Thankfully, they let me take a shower and I cried to myself in that horribly disgusting bathroom. There was mold where the sink met the wall, the drain smelled and was almost clogged with muck and hair, the shower had a moldy residue all over the shower walls, mildew and gunk lurked along the shower's floor edge, little glass bits from where the shower door was completely broken off (we didn't have a shower door, just a gaping opening) were scattered here and there. 


It festers right under the surface of the caulking...

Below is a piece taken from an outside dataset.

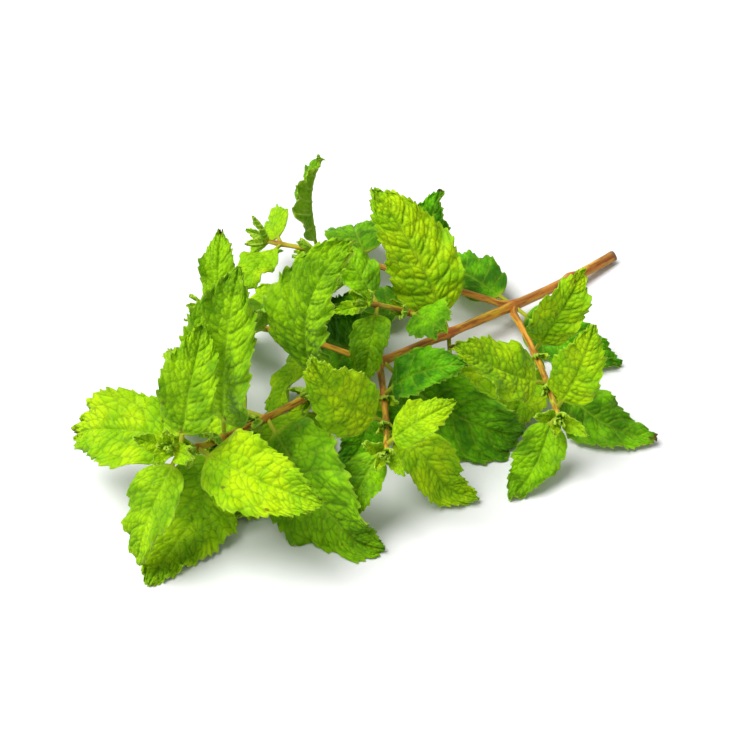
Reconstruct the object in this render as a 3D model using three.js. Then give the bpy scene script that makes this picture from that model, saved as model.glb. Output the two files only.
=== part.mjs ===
// A cut sprig of mint, lying on a flat surface.
//
// The sprig is one square-sectioned main stem with five side shoots in its leaf axils. Leaves stand
// in opposite pairs, each pair about a quarter turn on from the last, and every shoot ends in a bud
// of folded leaflets. Each stem, leaf and bud is its own closed solid, a small gap from the next.
//
// Millimetres, +Z up, the surface at z = 0. +X runs from the growing tip towards the cut end.
import * as THREE from 'three';

// ---- Driving dimensions ----

const ORIGIN = { x: 7.1, y: 7 }; // the middle of the sprig's footprint, in the growing frame
const GAP = 0.35; // between a stem and the leaf stalk, side shoot or bud that it bears

const STEM_STEP = 1; // length of one step along a stem
const STEM_SIDES = 8; // a square with its corners cut
const STEM_CORNER = 1.06; // of the radius, at the corners
const STEM_FLAT = 0.94; // of the radius, at the flats
const RING_SPACING = 8; // between rings where a stem is plain
const NODE_SWELL = 0.28; // extra radius where leaves join, as a share
const NODE_REACH = 2.4; // how far that swelling runs either way
const AXIL = 3; // how far a side shoot stands ahead of the leaf it grows with

const LEAF_STEPS = 120; // steps along a leaf's midrib
const BLADE_THICKNESS = 0.8; // along the midrib
const MARGIN_THICKNESS = 0.4;
const STALK_SHARE = 0.09; // of a leaf's length
const STALK_HALF_WIDTH = 0.65;
const TIP_HALF_WIDTH = 0.45;
const BLADE_PEAK = 0.38; // where along the blade it is broadest
const BLADE_FALL = 0.88; // how straight the outline runs to the tip: 1 is straight
const BLADE_OPENING = 0.2; // share of the length over which a folded stalk opens into the blade
const LEVELLING = 7; // height over the surface in which a falling leaf levels off
const LEAF_REST = 0.5; // height of a midrib that lies on the surface
const BLADE_STATIONS = [0, 0.09, 0.16, 0.28, 0.43, 0.58, 0.74, 0.89, 1]; // from stalk to tip
const BLADE_RAYS = [-1, -0.5, 0, 0.5, 1]; // from margin to margin

// A bud's length and its [share of length, width] rings, in radii of the shoot's tip.
const BUD_LENGTH = 13;
const BUD_PROFILE = [[0, 0.8], [0.12, 1.6], [0.38, 2.5], [0.7, 1.8], [1, 0.35]];
const BUD_SIDES = 8;
const BUD_FLATNESS = 0.85;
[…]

Evil things live in my drain.

And since I'm already on a roll, I give you the kitchen. The people that lived there a mere day before had better thank hell and highwater that I wasn't there while they were or they would have gotten such a dressing down - they would have wished for deafness. I swear that space hadn't been cleaned for the entirety of their residence in the apartment. The fridge had molding food in it and indistinguishable splatters...more mold too. The counters were sticky with residue. The entire wall behind the stove was slick with oil splatters, the rest of the walls were not exempt from a nice dusting of oil and grime, even the bottom of the wall-cabinets had a thin film of oil under them - they glistened in such a disgusting way when the light hit them right. The floor looked like someone wanted to plant a garden - there was so much dirt and mud built up around the base of the fridge and in the rooms corners. They also had the gall to take all of our pots and pans and leave their dirty, empty, disgusting food containers for us to clean up.
 
This was after we removed the smelly food packages.
The walls were shellacked with oil spatter.
I'm pretty sure something died in there and it did not go quietly.

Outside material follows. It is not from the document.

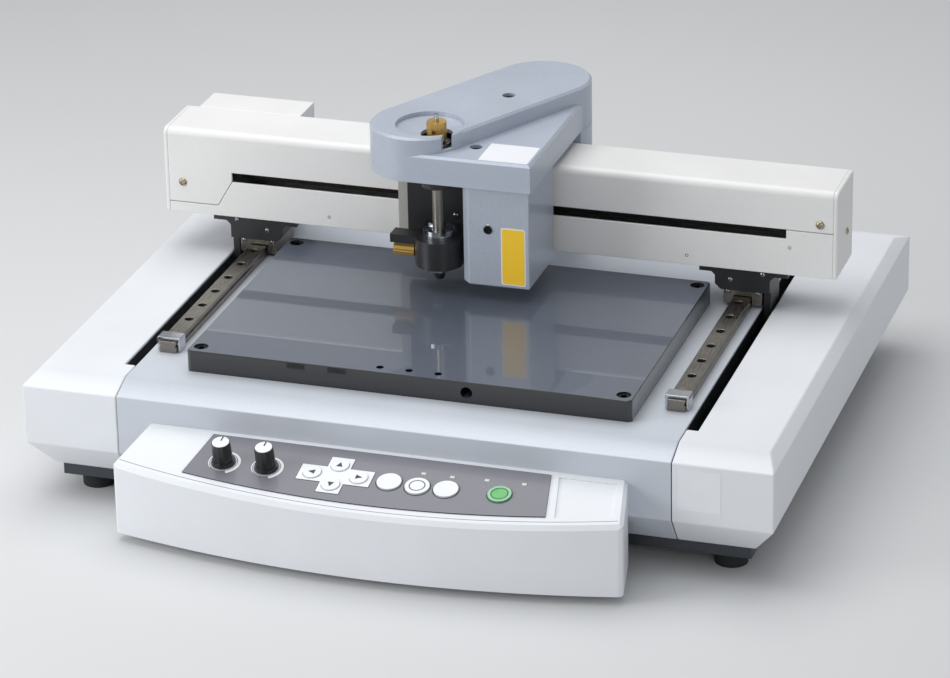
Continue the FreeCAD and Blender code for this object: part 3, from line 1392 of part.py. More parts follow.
def make_slide_block():
    back = axis_y + casting_back
    solid = block("slide_solid", (z_rail_x - 14, z_rail_x + 14), (back, plate_front - 2),
                  (slide_low, slide_low + slide_length))
    room = block("slide_room", (z_rail_x - z_rail_width / 2 - guide_gap, z_rail_x + z_rail_width / 2 + guide_gap),
                 (plate_front - z_rail_height - guide_gap, plate_front), (slide_low - 1, slide_low + slide_length + 1))
    keep("z_slide_block", cut("z_slide_block", solid, room))


def make_lift_screw():
    low = head_plate_low - z_motor_length
    keep("z_screw", post("z_screw", screw_x, screw_y, (low - screw_length, low + 9), screw_radius))


def make_spindle():
    x, y = axis_x, axis_y
    wheel = locate(pulley("spindle_wheel", spindle_pulley_radius, drive_belt_width, sleeve_radius - 1, False), x, y,
                   drive_belt_low + drive_belt_width / 2)
    tube = turned("spindle_tube", [(cutter_radius + running_gap, block_low), (sleeve_radius, block_low),
                                   (sleeve_radius, holder_bottom - 0.1),
                                   (cutter_radius + running_gap, holder_bottom - 0.1)], x, y)
    keep("spindle_sleeve", join("spindle_sleeve", wheel, tube))
    body = locate(prism("holder_body", "XY_Plane", fluted(holder_radius, holder_flute, HOLDER_FLUTES),
                        (holder_bottom, holder_top)), x, y, 0)
    bore = post("holder_bore", x, y, (holder_bottom - 1, holder_top + 1), cutter_radius + running_gap)
    cross = bar("holder_cross_hole", "y", (y - holder_radius - 1, y - cutter_radius - 1), x,
                (holder_bottom + holder_top) / 2, holder_cross_radius)
    keep("cutter_holder", cut("cutter_holder", body, bore, cross))
    keep("cutter", turned("cutter", [(0, cutter_tip), (cutter_point, cutter_tip), (cutter_radius, cutter_tip + cutter_taper),
                                     (cutter_radius, cutter_top), (0, cutter_top)], x, y))


def make_nose():
    """Castellated lock ring above the lower bearing, hex nut and tapered nose below it."""
    x, y = axis_x, axis_y
    bore = sleeve_radius + guide_gap
    ring = turned("lock_ring", [(bore, block_high), (ring_radius, block_high), (ring_radius, block_high + ring_height),
                                (bore, block_high + ring_height)])
    slot = pocket(ring, "ring_slot", "XY_Plane", block_high + ring_height,
                  lambda face: outline(face, rectangle((-ring_notch / 2, ring_notch / 2),
                                                       (bore - 1, ring_radius + 1))), ring_height / 2)
    repeat_round(ring, "ring_slots", [slot], RING_SLOTS)
    locate(ring, x, y, 0)
    nut = prism("nose_hexagon", "XY_Plane", polygon(nut_radius, 6), (block_low - nose_nut_height, block_low))
    nose_bore = cutter_radius + nose_gap
    nut_bore = post("nose_nut_bore", 0, 0, (block_low - nose_nut_height - 1, block_low + 1), nose_bore)
    nose_nut = locate(cut("nose_nut", nut, nut_bore), x, y, 0)
    keep("ring_nuts", group("ring_nuts", [ring, nose_nut]))
    top = block_low - nose_nut_height
    nose = tapered("nose_cone", polygon(nose_tip_radius, NOSE_SIDES), polygon(nose_radius, NOSE_SIDES),
                   (nose_tip, top))
    hole = post("nose_bore", 0, 0, (nose_tip - 1, top + 1), nose_bore)
    keep("depth_nose", locate(cut("depth_nose", nose, hole), x, y))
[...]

I've been told that the different standards of cleanliness is just a cultural difference. At first, I kept thinking, 'well cleanliness isn't about culture, it's about a choice - a choice to clean!' To a certain extent that is true, but what I've come to realize, seeing life go on around me here day to day, is that the decision that is socially okay here in China is to choose to NOT clean. I may look at a piece of trash or dust bunny and think 'I need to pick that up' or 'I need to sweep that up'. The Chinese just think 'it could be worse, I don't care about that piece of trash' and thus they won't do anything. Also, especially with outside garbage and the state of some shops that would have the have the Health Inspectors shutting them down 7 ways to Friday in the states....I feel like I can sum it up in one useful Chinese excuse: 'Méi bànfǎ, rén tàiduō' or 'There's nothing you can do, too many people.' China might literally have too many people to clean up after. I'm still not okay with the cleanliness situation, but I've come to understand why it is the way it is better.
 
The corners....where no broom or mop has gone before!
When I opened the doors, a small army of spiders jumped out at me.

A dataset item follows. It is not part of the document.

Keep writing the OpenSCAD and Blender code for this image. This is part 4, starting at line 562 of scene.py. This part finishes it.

Anyway, I wish I were over exaggerating, but I'm not. Victoria and I gave the whole place a scrub-down the next Saturday morning and now it is much more livable. I spent half my pocket money on cleaning supplies that I don't think I'm going to get reimbursed for, because it's not in my contract goddammit. Now, I digress, back to the mattress....so later on they reported that a new mattress would be delivered on Sunday. I waited with baited breath! A good, comfortable night's sleep, not some chiropractic nightmare!  So, after work on Sunday I prance home and walk into my room to see....nothing has changed. 'Hmm, okay,' I thought, 'must have gotten the rooms mixed up...' So I walk into my roommates much nicer and larger bedroom and see a new large wooden bed frame (a double or queen sized one), but no mattress. 


A view from above.
I'm going to bet that this bed was not purchased new....origin: ignorance is bliss.

I go over to look at it...the middle was made of this odd interlaced, almost fibrous material and was trampoline-y in nature. But still no mattress. And then I wondered if, what it, mattress is just one of those things that is lost in translation. What if this is just the way common folk here in China are expected to sleep. In Japan they sleep on cotton mats on the floor sometimes. Oh joy. I laid down on it and wasn't too displeased. It was better than that plastic, unforgiving nightmare I had been tossing and turning on. When Victoria came back she was confused as I was about the 'new mattress' / 'better bed' we were supposed to get. Since the new mattress freaked her out (she kept saying, "We don't even live like this in Ghana!") we ended up switching rooms because she didn't want to sleep on the new bed and opted to keep her own little stone table. 


I must say, the bigger room was much nicer and I felt a lot better in there. Actually, after spending a night in my old room Victoria came to me and asked, 'how the hell did I live in there?' [insert hysterical laughter] HAHAHAHA...kinda wanted to cry again. She only stayed for a few more days before returning to Ghana to complete some visa paperwork. I really doubt she's coming back...


...and speaking of backs. Thank god I have a chiropractor in my family. I'm starting to have a lot of pain in my shoulders, despite my awesome family sending a few foam mattress pads my way. They are like little heavenly clouds that I sleep on each night - in comparison to NOT having them. I really didn't realize how integral a decent bed was for being able to stand where and how I live. A normal, western bed: probably one of the things I miss the most - call me spoiled, but it's true. 
 
Or maybe I will choose option B? Merry Christmas to me?